Less than a year out from the 2020 presidential election, a new Morning Consult analysis of more than 132,000 responses collected April 1 through Oct. 28 from registered voters in Michigan, Pennsylvania and Wisconsin finds ample opportunity for Democrats to capitalize on both swing voter groups — although it’ll require a bifurcated messaging strategy and distinct challenges remain. (You can download the data here.)
Obama-Trump voters in these states mostly resemble Republicans: They largely approve of the president’s job performance, and when it comes time to cast their votes for federal office, they tend to prioritize security issues such as border security, terrorism and foreign policy.
However, a fifth to a quarter of those voters, who make up 6 percent to 8 percent of the sample in these states, disapprove of the president’s job performance, a worrying sign for the Trump campaign given the slim margins of his 2016 victory.
“Trump may keep a lot of the Obama-to-Trump voters,” said Kyle Kondik, managing editor of Sabato’s Crystal Ball at the University of Virginia’s Center for Politics, but if “he loses even 10 to 20 percent of them, that’s enough to flip these states where you saw pretty significant overall swings from Obama to Trump.”
Obama-Trump voters also prioritize economic issues. Elections analysts interviewed for this story said this could be an opportunity for Democrats to target them with TV ads attacking Trump for failing to keep various promises, including his pledge to restore American manufacturing jobs in the region.
“These people have not yet been subjected to ads that are meant to chip away at that Trump support,” said Rachel Bitecofer, assistant director of the Wason Center for Public Policy at Christopher Newport University. “You can expect these numbers will not improve. They should go down” if Democrats carry out such a campaign.
Having a Democrat at the top of the ticket who appeals to Obama-Trump voters in these states could also be key, a common refrain from the Joe Biden campaign that Morning Consult’s data goes some way to validating. The former vice president’s numbers among these voters are similar to Sen. Bernie Sanders’ (I-Vt.) in Michigan and Wisconsin, and he beats Sanders in popularity in Pennsylvania by double digits, although he is still underwater there.
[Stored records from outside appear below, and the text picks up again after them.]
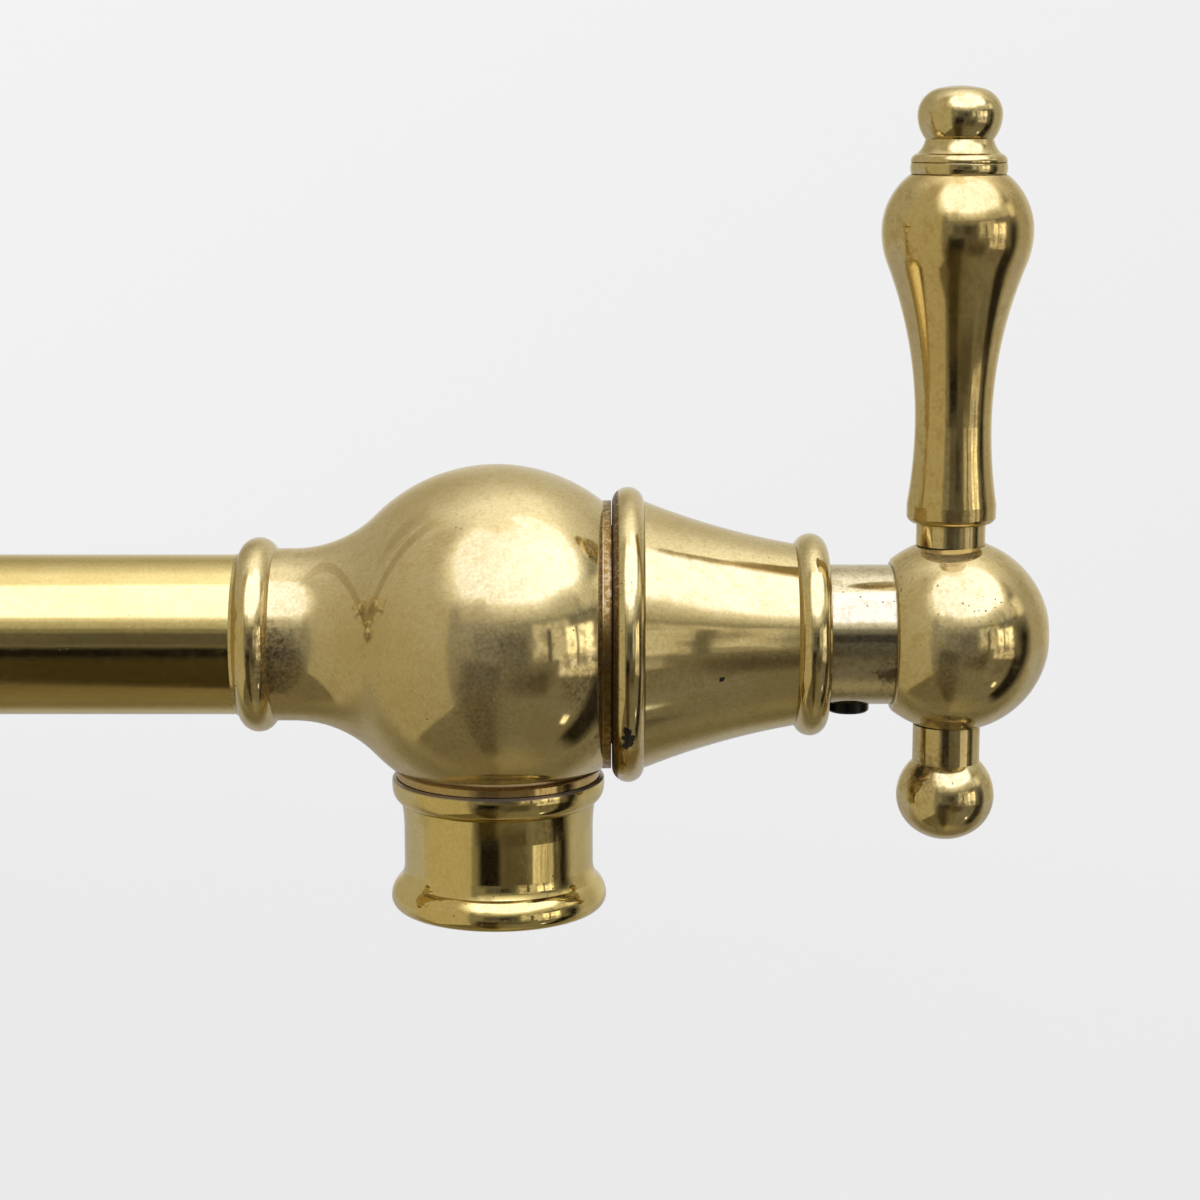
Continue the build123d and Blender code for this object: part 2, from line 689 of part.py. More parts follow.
def counter_finial():
    """Small ball on a neck below the hub, flattened underneath."""
    neck_z = COUNTER_BALL_Z - ball_reach(COUNTER_BALL_R, COUNTER_NECK_R)
    neck = (COUNTER_NECK_R, -neck_z)
    widest = (COUNTER_BALL_R, -COUNTER_BALL_Z)
    foot = (COUNTER_FOOT_R, -COUNTER_FOOT_Z)
    bottom = (0, -COUNTER_BOTTOM)
    return Pos(HUB_X, 0, 0) * turned([
        (*bottom, level_arc(bottom, foot)),
        (*foot, COUNTER_FLANK),
        (*widest, sagitta(COUNTER_BALL_R, widest, neck)),
        neck,
        (COUNTER_NECK_R, -HUB_FLAT),
        (STUD_R, -HUB_FLAT),
        (STUD_R, -HUB_FLAT + STUD_L),
        (0, -HUB_FLAT + STUD_L),
    ])


# ---- collars, with their visible upper edge at Z = 0 ----
def swivel_collar():
    return turned(collar_rows() + [
        (SWIVEL_BORE_R, COLLAR_THREAD_H),
        (SWIVEL_BORE_R, -COLLAR_H),
    ])


def outlet_collar():
    return turned(collar_rows() + [
        (WATERWAY_R, COLLAR_THREAD_H),
        (WATERWAY_R, -COLLAR_H + AERATOR_DEPTH),
        (AERATOR_THREAD_R, -COLLAR_H + AERATOR_DEPTH),
        (AERATOR_THREAD_R, -COLLAR_H),
    ])


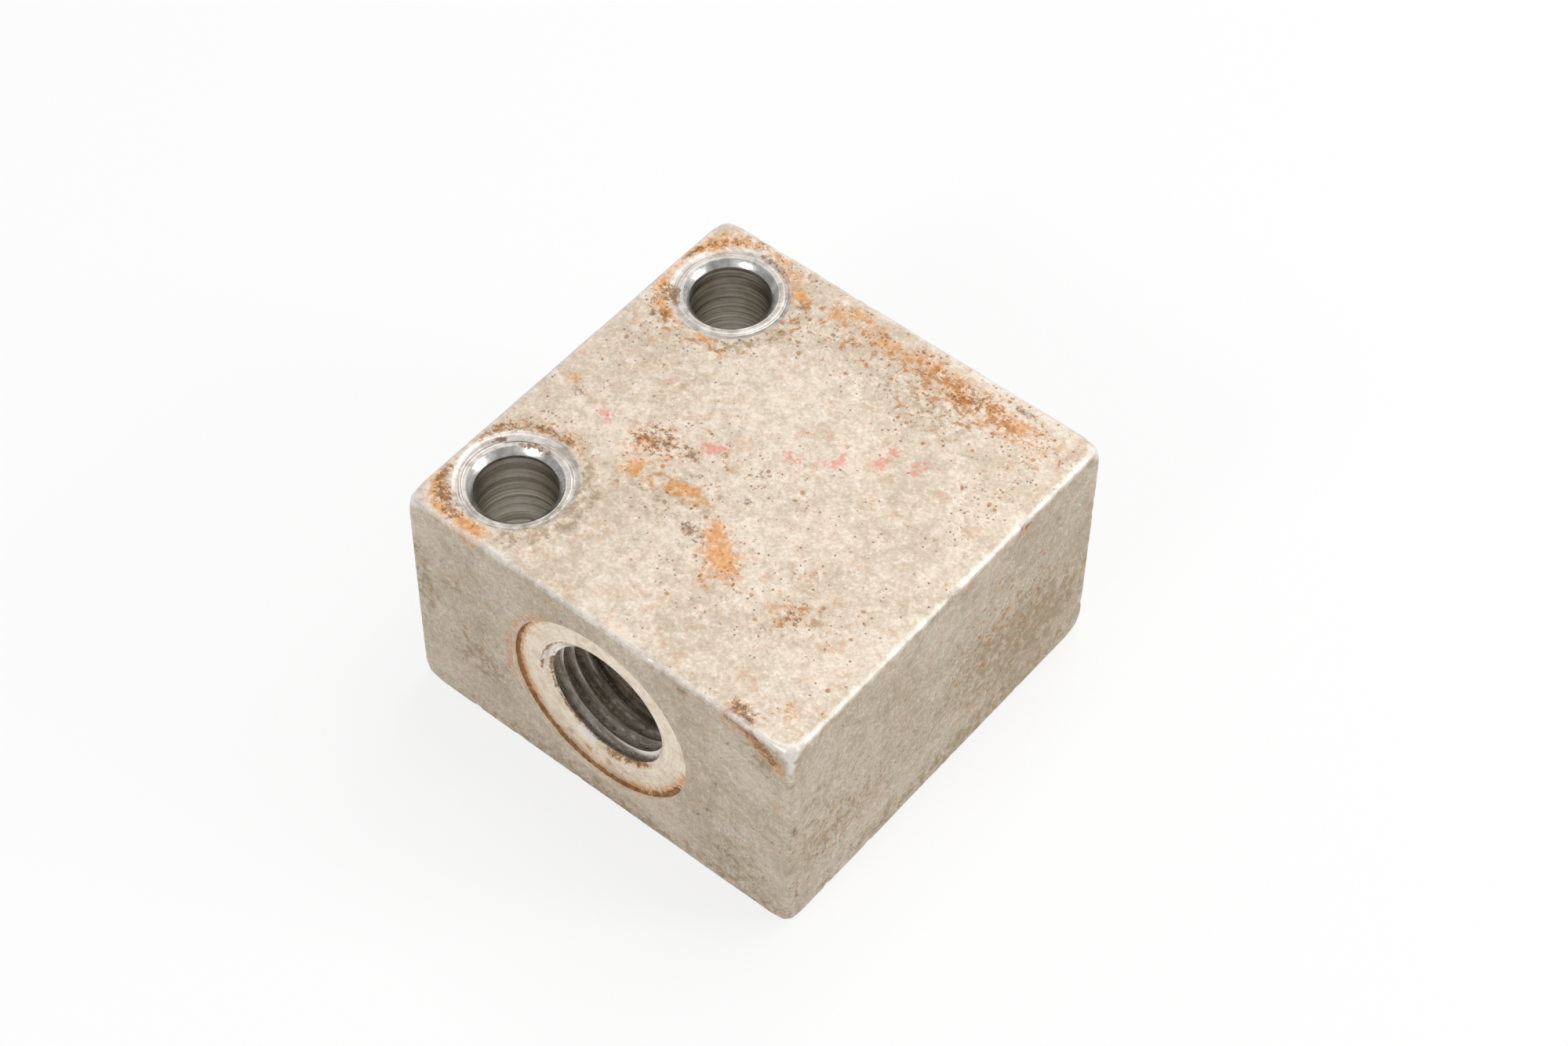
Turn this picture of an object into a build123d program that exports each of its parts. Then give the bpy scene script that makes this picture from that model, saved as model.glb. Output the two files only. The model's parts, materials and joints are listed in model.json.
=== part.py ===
"""Machined mounting block: one piece of aluminium with two screw holes and one tapped port.

The block rests on Z = 0 with its centre on the Z axis. The port opens in the -Y face. The two
screw holes stand in a line along the -X edge and run straight down through the block.
Lengths are in millimetres and angles in degrees.
"""
import os
from math import radians, tan

from build123d import *

# Block, milled square from bar
block_width = 40.0  # along X
block_depth = 40.0  # along Y
block_height = 24.0  # along Z
edge_break = 0.35  # filed break on every outside edge

# Screw holes, for two M6 socket head screws
screw_hole_diameter = 7.0
screw_hole_spacing = 27.0  # centre to centre, along Y
screw_hole_edge_distance = 6.0  # from the -X face to the hole centres
screw_hole_chamfer = 0.5  # at both ends of each hole
screw_seat_diameter = 10.4  # shallow ring that the turning screw head has left round the hole
screw_seat_depth = 0.1

# Port, G 1/4 parallel pipe thread: Whitworth form, 19 threads to the inch
thread_major_diameter = 13.157
thread_pitch = 25.4 / 19
thread_flank_angle = 55.0
thread_length = 14.0  # full thread, measured from the port face
drill_run_on = 4.0  # drilled wall past the last full thread
drill_tip_angle = 118.0
countersink_angle = 120.0  # cut to the outside of the thread
spot_face_diameter = 18.6  # flat seat for the sealing washer of the fitting
spot_face_depth = 0.7

# Screw holes, worked out from the sizes above
screw_hole_radius = screw_hole_diameter / 2
screw_hole_row_x = screw_hole_edge_distance - block_width / 2

# Port, worked out in the same way: it is centred on its face, and the hole before tapping has the
# radius of the thread's crests, two thirds of the sharp thread's height inside its outer radius
port_height = block_height / 2
spot_face_radius = spot_face_diameter / 2
thread_major_radius = thread_major_diameter / 2
sharp_thread_height = thread_pitch / (2 * tan(radians(thread_flank_angle / 2)))
thread_minor_radius = thread_major_radius - 2 / 3 * sharp_thread_height
countersink_depth = (thread_major_radius - thread_minor_radius) / tan(radians(countersink_angle / 2))
mouth_depth = spot_face_depth + countersink_depth
drill_depth = thread_length + drill_run_on
drill_tip_depth = thread_minor_radius / tan(radians(drill_tip_angle / 2))

with BuildPart() as mounting_block:
    # Blank, with its edges broken
    with BuildSketch() as blank_outline:
        Rectangle(block_width, block_depth)
    extrude(amount=block_height)
    chamfer(mounting_block.edges(), edge_break)

    # Screw holes, each with the ring of its screw head in the top face
    with Locations((screw_hole_row_x, 0, block_height)):
        with GridLocations(0, screw_hole_spacing, 1, 2):
            CounterBoreHole(screw_hole_radius, screw_seat_diameter / 2, screw_seat_depth)
    hole_rims = (
        mounting_block.edges(Select.LAST)
        .filter_by(GeomType.CIRCLE)
        .filter_by(lambda rim: abs(rim.radius - screw_hole_radius) < 1e-6)
    )
    chamfer(hole_rims, screw_hole_chamfer)

    # Port: half its section, depth from the port face against radius, turned about the port axis
    port_plane = Plane(
        origin=(0, -block_depth / 2, port_height), x_dir=(0, 1, 0), z_dir=(1, 0, 0)
    )
    with BuildSketch(port_plane) as port_section:
        with BuildLine():
            Polyline(
                (0, 0),
                (0, spot_face_radius),
                (spot_face_depth, spot_face_radius),
                (spot_face_depth, thread_major_radius),
                (mouth_depth, thread_minor_radius),
                (drill_depth, thread_minor_radius),
                (drill_depth + drill_tip_depth, 0),
                close=True,
            )
        make_face()
    revolve(axis=Axis(port_plane.origin, port_plane.x_dir), mode=Mode.SUBTRACT)

mounting_block.part.label = "mounting_block"

os.makedirs("parts", exist_ok=True)
export_step(mounting_block.part, "parts/mounting_block.step")
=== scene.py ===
"""Looks of the machined mounting block: one worn, rust-stained piece of aluminium.

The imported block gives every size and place. One closed mesh stands for it, worked in millimetres
about the block's middle: six flat sides with worn edges, two screw holes ringed by the marks of
their screw heads, and a spot-faced, countersunk and tapped port.
"""
import json
import logging
import math
from collections.abc import Sequence
from dataclasses import dataclass, field
from enum import Enum
from typing import ClassVar

import bmesh
import bpy
import numpy as np
from mathutils import Matrix, Vector, geometry, noise


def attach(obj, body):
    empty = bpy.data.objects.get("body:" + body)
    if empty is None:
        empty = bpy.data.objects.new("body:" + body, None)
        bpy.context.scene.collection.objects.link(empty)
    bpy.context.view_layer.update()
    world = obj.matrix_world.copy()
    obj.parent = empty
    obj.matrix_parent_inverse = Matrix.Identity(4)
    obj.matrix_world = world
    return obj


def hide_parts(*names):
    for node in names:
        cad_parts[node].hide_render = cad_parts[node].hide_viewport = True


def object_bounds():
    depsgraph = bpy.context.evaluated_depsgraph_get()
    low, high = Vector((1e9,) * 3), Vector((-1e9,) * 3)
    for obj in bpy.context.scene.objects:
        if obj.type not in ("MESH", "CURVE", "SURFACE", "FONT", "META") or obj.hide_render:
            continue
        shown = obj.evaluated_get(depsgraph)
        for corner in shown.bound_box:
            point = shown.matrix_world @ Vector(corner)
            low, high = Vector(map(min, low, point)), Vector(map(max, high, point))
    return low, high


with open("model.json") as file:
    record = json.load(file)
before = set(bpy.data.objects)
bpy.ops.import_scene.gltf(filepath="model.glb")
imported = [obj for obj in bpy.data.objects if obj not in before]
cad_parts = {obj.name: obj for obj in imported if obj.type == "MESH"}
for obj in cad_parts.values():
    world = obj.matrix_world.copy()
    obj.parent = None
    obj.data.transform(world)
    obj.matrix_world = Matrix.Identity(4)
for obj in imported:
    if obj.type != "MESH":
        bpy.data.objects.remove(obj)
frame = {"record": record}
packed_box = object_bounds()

LOG = logging.getLogger("mounting_block")
MM = 0.001  # metres in a millimetre
MERGE_DISTANCE = 0.002  # millimetres, under which two points are one
SHARP_ANGLE = math.radians(32)  # faces that meet at more than this keep a crisp edge

Colour = tuple[float, float, float]
Triple = tuple[float, float, float]
Pair = tuple[float, float]

WHITE = (1.0, 1.0, 1.0, 1.0)
PAPER = (0.86, 0.86, 0.86, 1.0)  # the floor's own colour
FLOOR_DROP = 1e-5  # metres that the floor lies under the block, so that the two don't share a plane
THREAD_DRIFT: Pair = (-0.2, -0.2)  # from the port's centre to the thread's, in millimetres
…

It also could be bad news for Sen. Elizabeth Warren, who fared the worst among Obama-Trump voters in these states. The Massachusetts Democrat, who was in third place in Morning Consult’s latest survey tracking the Democratic presidential race, has lower name recognition than Biden or Sanders, giving her an opportunity to improve her standing as voters become more familiar with her, but the reverse could be true as well.
The voters who backed Obama in 2012 and stayed home in 2016 — hereafter referred to as “Obama-nonvoters” — make up a smaller, albeit consequential slice of the electorate in Michigan, Pennsylvania and Wisconsin, representing 4 percent of the sample in each of those states. And on paper, at least, they appear to be low-hanging electoral fruit.
These Obama-nonvoters look more like Democrats, with at least 70 percent of them disapproving of Trump’s job performance. They also prioritize health care and the economy over security issues.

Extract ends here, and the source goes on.